[START]

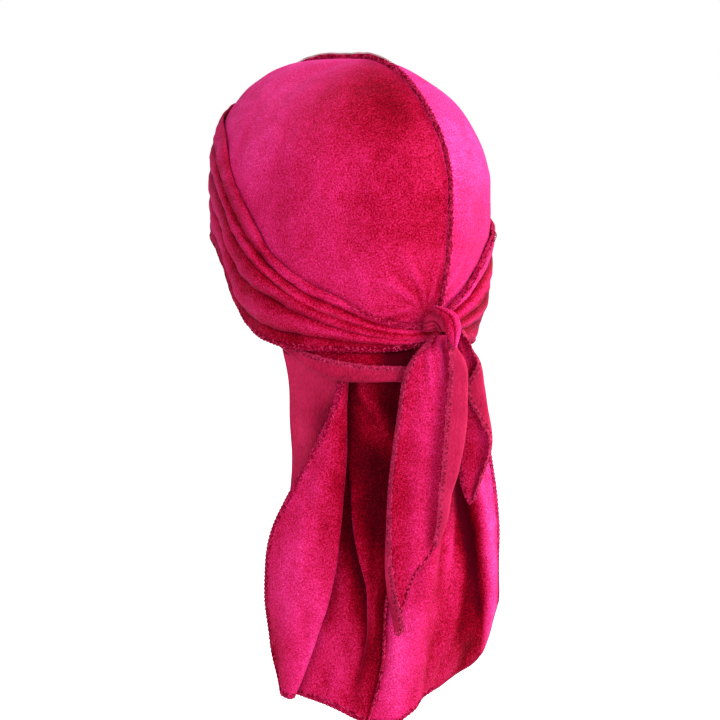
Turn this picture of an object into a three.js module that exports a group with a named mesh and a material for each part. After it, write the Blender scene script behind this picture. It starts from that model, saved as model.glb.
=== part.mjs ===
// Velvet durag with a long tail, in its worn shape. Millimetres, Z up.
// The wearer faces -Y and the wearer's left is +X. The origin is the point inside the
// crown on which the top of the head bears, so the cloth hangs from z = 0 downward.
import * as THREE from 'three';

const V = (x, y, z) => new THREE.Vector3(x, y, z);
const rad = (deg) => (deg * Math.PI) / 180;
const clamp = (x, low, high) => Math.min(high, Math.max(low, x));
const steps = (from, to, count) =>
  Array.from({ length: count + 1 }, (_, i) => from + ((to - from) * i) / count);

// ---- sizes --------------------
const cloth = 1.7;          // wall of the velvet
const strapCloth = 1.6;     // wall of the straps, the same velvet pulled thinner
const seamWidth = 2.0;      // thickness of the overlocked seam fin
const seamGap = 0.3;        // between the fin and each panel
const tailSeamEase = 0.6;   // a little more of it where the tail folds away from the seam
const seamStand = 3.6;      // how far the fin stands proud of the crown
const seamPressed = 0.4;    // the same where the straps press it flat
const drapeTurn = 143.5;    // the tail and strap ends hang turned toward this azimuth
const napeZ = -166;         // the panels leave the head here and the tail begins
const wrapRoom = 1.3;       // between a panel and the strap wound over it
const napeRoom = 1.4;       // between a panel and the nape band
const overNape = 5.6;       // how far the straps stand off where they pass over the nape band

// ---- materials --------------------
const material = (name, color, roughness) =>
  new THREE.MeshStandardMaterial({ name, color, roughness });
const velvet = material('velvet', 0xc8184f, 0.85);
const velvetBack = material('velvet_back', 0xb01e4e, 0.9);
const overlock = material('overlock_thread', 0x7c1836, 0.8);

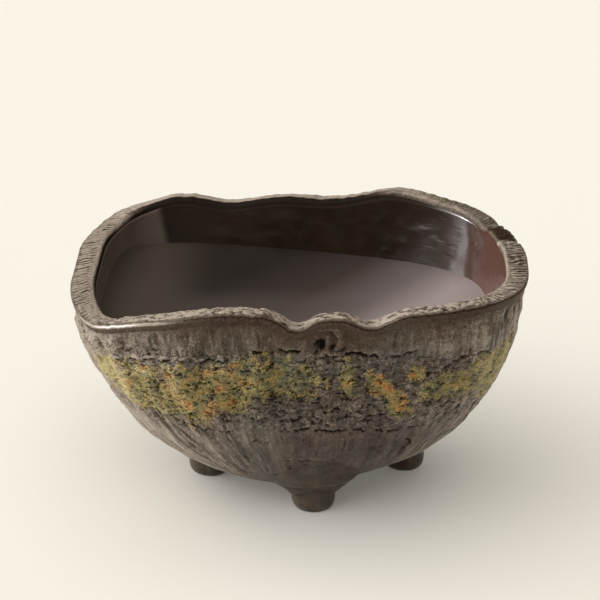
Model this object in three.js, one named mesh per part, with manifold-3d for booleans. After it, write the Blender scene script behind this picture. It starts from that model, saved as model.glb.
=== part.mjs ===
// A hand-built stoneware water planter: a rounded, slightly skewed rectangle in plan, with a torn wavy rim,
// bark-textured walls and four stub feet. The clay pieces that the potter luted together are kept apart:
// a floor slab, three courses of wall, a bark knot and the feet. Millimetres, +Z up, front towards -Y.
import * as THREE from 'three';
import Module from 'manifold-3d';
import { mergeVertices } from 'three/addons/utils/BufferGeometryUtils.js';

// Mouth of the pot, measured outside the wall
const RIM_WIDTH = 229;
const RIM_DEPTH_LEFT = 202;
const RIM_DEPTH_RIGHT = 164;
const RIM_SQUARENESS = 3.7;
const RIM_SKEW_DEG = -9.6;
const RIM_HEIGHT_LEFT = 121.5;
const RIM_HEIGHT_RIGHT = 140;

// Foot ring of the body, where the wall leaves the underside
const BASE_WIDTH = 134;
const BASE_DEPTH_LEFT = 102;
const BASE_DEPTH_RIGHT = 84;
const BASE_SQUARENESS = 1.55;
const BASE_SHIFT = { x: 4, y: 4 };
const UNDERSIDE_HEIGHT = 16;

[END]

▶ _What is required_
From the records above, please extract every line and repeat it exactly.

▶ _Solution to this task_
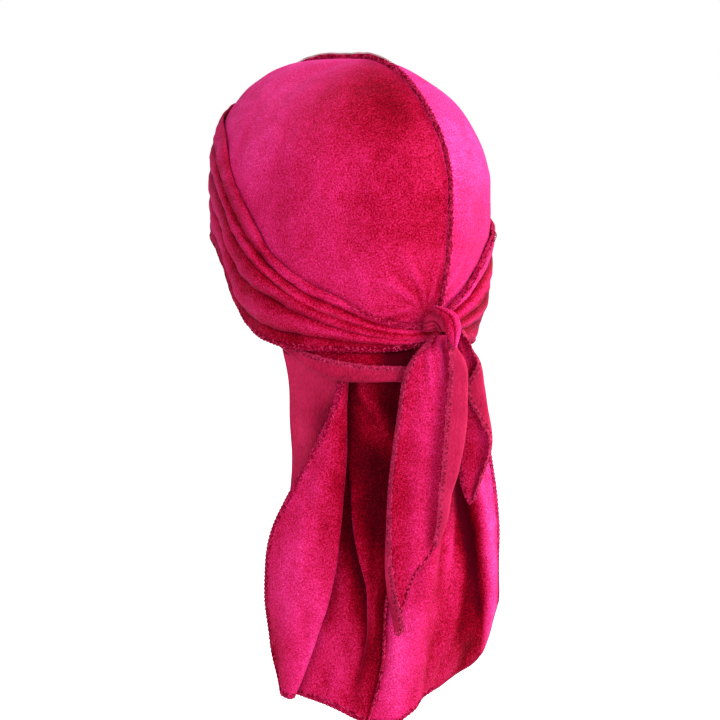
Turn this picture of an object into a three.js module that exports a group with a named mesh and a material for each part. After it, write the Blender scene script behind this picture. It starts from that model, saved as model.glb.
=== part.mjs ===
// Velvet durag with a long tail, in its worn shape. Millimetres, Z up.
// The wearer faces -Y and the wearer's left is +X. The origin is the point inside the
// crown on which the top of the head bears, so the cloth hangs from z = 0 downward.
import * as THREE from 'three';

const V = (x, y, z) => new THREE.Vector3(x, y, z);
const rad = (deg) => (deg * Math.PI) / 180;
const clamp = (x, low, high) => Math.min(high, Math.max(low, x));
const steps = (from, to, count) =>
  Array.from({ length: count + 1 }, (_, i) => from + ((to - from) * i) / count);

// ---- sizes --------------------
const cloth = 1.7;          // wall of the velvet
const strapCloth = 1.6;     // wall of the straps, the same velvet pulled thinner
const seamWidth = 2.0;      // thickness of the overlocked seam fin
const seamGap = 0.3;        // between the fin and each panel
const tailSeamEase = 0.6;   // a little more of it where the tail folds away from the seam
const seamStand = 3.6;      // how far the fin stands proud of the crown
const seamPressed = 0.4;    // the same where the straps press it flat
const drapeTurn = 143.5;    // the tail and strap ends hang turned toward this azimuth
const napeZ = -166;         // the panels leave the head here and the tail begins
const wrapRoom = 1.3;       // between a panel and the strap wound over it
const napeRoom = 1.4;       // between a panel and the nape band
const overNape = 5.6;       // how far the straps stand off where they pass over the nape band

// ---- materials --------------------
const material = (name, color, roughness) =>
  new THREE.MeshStandardMaterial({ name, color, roughness });
const velvet = material('velvet', 0xc8184f, 0.85);
const velvetBack = material('velvet_back', 0xb01e4e, 0.9);
const overlock = material('overlock_thread', 0x7c1836, 0.8);

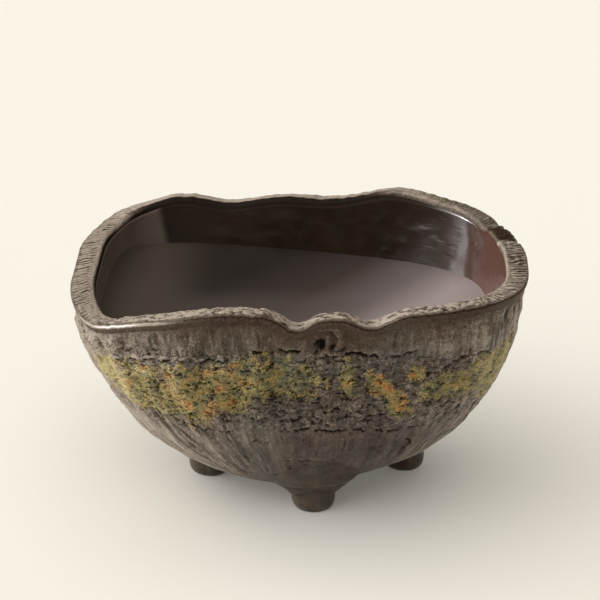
Model this object in three.js, one named mesh per part, with manifold-3d for booleans. After it, write the Blender scene script behind this picture. It starts from that model, saved as model.glb.
=== part.mjs ===
// A hand-built stoneware water planter: a rounded, slightly skewed rectangle in plan, with a torn wavy rim,
// bark-textured walls and four stub feet. The clay pieces that the potter luted together are kept apart:
// a floor slab, three courses of wall, a bark knot and the feet. Millimetres, +Z up, front towards -Y.
import * as THREE from 'three';
import Module from 'manifold-3d';
import { mergeVertices } from 'three/addons/utils/BufferGeometryUtils.js';

// Mouth of the pot, measured outside the wall
const RIM_WIDTH = 229;
const RIM_DEPTH_LEFT = 202;
const RIM_DEPTH_RIGHT = 164;
const RIM_SQUARENESS = 3.7;
const RIM_SKEW_DEG = -9.6;
const RIM_HEIGHT_LEFT = 121.5;
const RIM_HEIGHT_RIGHT = 140;

// Foot ring of the body, where the wall leaves the underside
const BASE_WIDTH = 134;
const BASE_DEPTH_LEFT = 102;
const BASE_DEPTH_RIGHT = 84;
const BASE_SQUARENESS = 1.55;
const BASE_SHIFT = { x: 4, y: 4 };
const UNDERSIDE_HEIGHT = 16;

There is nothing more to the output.